--- Start of THE DATA ---

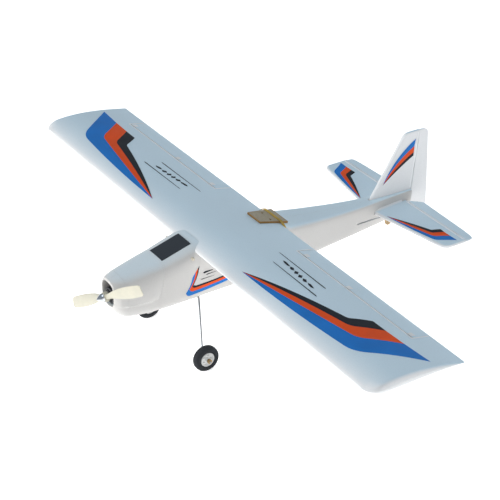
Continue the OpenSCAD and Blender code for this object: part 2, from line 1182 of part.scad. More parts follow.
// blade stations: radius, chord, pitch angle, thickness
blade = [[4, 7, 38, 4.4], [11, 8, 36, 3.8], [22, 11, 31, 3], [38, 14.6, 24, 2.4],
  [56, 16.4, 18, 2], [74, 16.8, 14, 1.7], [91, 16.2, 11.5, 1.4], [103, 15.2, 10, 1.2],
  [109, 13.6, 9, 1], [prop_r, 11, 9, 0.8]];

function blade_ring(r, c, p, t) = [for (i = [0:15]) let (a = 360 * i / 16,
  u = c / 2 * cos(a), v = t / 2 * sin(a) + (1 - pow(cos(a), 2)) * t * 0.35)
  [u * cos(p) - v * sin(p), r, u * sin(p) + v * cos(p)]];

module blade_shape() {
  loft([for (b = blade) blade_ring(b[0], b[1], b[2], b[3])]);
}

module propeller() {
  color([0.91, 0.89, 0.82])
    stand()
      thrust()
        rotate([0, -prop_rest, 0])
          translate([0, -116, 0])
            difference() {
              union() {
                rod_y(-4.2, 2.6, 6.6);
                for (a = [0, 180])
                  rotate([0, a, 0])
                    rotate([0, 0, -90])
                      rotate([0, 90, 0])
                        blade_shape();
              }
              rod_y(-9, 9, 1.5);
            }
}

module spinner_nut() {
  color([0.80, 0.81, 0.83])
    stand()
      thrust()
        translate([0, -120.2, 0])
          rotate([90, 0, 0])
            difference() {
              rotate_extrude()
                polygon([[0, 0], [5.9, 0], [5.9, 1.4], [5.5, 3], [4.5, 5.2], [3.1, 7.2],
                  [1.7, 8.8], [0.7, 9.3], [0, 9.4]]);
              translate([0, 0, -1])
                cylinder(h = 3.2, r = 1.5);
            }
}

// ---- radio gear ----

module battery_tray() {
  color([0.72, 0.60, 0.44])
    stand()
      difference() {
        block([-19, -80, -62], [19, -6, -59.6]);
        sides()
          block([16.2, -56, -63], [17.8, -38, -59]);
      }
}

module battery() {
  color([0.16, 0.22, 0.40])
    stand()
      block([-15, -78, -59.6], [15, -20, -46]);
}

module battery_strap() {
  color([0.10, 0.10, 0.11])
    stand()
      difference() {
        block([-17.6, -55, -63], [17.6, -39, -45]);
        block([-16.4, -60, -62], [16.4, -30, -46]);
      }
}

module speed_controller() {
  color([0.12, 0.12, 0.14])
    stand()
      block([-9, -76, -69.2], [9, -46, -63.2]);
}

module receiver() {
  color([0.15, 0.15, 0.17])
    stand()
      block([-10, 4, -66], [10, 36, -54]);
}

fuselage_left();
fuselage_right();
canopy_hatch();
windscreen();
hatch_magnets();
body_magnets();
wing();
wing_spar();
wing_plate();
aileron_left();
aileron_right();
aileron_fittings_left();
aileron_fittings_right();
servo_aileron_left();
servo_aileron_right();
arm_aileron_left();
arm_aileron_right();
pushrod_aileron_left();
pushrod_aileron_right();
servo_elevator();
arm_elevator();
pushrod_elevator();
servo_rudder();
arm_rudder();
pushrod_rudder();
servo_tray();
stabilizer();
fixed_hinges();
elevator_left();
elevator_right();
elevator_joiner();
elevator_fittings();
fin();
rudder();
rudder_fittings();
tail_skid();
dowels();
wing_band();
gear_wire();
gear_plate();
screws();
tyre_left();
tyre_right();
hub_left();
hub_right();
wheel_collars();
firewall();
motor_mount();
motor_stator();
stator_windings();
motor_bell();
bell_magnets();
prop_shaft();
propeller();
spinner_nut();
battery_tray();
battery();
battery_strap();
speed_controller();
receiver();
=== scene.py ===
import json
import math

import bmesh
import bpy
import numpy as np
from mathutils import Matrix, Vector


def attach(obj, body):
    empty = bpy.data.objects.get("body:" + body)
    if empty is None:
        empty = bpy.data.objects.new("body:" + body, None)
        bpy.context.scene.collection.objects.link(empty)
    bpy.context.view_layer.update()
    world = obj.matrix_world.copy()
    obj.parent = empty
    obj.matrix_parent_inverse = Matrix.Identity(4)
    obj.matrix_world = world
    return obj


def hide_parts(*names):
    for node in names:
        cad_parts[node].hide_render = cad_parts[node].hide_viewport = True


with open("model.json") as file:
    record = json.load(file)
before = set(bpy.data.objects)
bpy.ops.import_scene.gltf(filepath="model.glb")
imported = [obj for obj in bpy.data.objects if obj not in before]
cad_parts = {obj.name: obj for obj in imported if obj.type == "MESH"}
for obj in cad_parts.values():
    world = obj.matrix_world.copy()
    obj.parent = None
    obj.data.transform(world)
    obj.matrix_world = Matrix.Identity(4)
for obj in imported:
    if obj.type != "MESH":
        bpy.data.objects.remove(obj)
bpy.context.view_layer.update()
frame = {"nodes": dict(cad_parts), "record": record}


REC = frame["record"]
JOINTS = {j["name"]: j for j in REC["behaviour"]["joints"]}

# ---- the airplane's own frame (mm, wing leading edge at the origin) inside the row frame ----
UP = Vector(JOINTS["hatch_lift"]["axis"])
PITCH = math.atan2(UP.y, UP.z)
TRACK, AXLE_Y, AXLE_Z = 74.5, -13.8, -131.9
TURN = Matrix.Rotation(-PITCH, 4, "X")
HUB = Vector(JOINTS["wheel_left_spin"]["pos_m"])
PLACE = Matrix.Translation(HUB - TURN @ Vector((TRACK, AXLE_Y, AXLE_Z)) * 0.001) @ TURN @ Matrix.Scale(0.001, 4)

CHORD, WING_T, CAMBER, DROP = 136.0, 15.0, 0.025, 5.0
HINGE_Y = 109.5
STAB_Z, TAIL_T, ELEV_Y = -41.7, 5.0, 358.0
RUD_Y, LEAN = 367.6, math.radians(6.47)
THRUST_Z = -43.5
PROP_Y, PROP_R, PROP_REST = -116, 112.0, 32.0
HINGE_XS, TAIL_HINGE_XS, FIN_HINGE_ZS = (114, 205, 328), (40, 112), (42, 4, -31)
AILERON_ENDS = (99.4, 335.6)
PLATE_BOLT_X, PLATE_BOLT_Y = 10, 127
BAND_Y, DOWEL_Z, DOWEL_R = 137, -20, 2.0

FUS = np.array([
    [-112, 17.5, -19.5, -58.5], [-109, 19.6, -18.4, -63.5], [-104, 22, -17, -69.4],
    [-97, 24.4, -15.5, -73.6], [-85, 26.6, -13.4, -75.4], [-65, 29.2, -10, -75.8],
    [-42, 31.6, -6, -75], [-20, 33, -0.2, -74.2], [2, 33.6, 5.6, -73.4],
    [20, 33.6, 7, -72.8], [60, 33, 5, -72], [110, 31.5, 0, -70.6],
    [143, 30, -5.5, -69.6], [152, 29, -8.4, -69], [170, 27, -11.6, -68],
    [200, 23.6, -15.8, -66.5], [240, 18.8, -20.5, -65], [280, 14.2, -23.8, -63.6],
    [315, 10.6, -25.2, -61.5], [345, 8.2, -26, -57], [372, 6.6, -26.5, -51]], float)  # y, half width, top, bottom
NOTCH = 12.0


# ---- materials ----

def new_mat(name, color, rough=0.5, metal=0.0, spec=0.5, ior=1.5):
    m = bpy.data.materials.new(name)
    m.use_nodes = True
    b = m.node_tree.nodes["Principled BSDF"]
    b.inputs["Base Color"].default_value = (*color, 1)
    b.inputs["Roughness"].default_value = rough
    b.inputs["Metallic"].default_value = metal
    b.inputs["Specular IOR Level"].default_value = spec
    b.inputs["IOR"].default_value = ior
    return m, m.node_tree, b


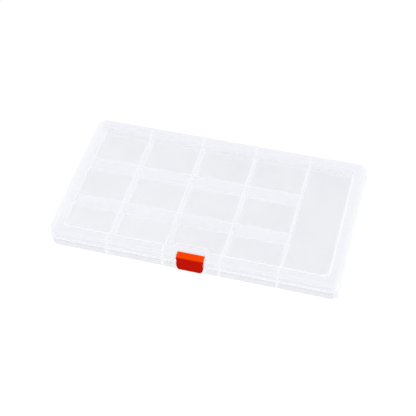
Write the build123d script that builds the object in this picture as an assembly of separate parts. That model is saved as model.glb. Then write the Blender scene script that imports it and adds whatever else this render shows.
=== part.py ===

--- End of THE DATA ---

- **GOAL**:
Starting at the line that contains "wing_spar();" and ending at the line that contains "obj.parent = None", repeat each line exactly, both ends included, and nothing else.

- **ANSWER TO THE TASK**:
wing_spar();
wing_plate();
aileron_left();
aileron_right();
aileron_fittings_left();
aileron_fittings_right();
servo_aileron_left();
servo_aileron_right();
arm_aileron_left();
arm_aileron_right();
pushrod_aileron_left();
pushrod_aileron_right();
servo_elevator();
arm_elevator();
pushrod_elevator();
servo_rudder();
arm_rudder();
pushrod_rudder();
servo_tray();
stabilizer();
fixed_hinges();
elevator_left();
elevator_right();
elevator_joiner();
elevator_fittings();
fin();
rudder();
rudder_fittings();
tail_skid();
dowels();
wing_band();
gear_wire();
gear_plate();
screws();
tyre_left();
tyre_right();
hub_left();
hub_right();
wheel_collars();
firewall();
motor_mount();
motor_stator();
stator_windings();
motor_bell();
bell_magnets();
prop_shaft();
propeller();
spinner_nut();
battery_tray();
battery();
battery_strap();
speed_controller();
receiver();
=== scene.py ===
import json
import math

import bmesh
import bpy
import numpy as np
from mathutils import Matrix, Vector


def attach(obj, body):
    empty = bpy.data.objects.get("body:" + body)
    if empty is None:
        empty = bpy.data.objects.new("body:" + body, None)
        bpy.context.scene.collection.objects.link(empty)
    bpy.context.view_layer.update()
    world = obj.matrix_world.copy()
    obj.parent = empty
    obj.matrix_parent_inverse = Matrix.Identity(4)
    obj.matrix_world = world
    return obj


def hide_parts(*names):
    for node in names:
        cad_parts[node].hide_render = cad_parts[node].hide_viewport = True


with open("model.json") as file:
    record = json.load(file)
before = set(bpy.data.objects)
bpy.ops.import_scene.gltf(filepath="model.glb")
imported = [obj for obj in bpy.data.objects if obj not in before]
cad_parts = {obj.name: obj for obj in imported if obj.type == "MESH"}
for obj in cad_parts.values():
    world = obj.matrix_world.copy()
    obj.parent = None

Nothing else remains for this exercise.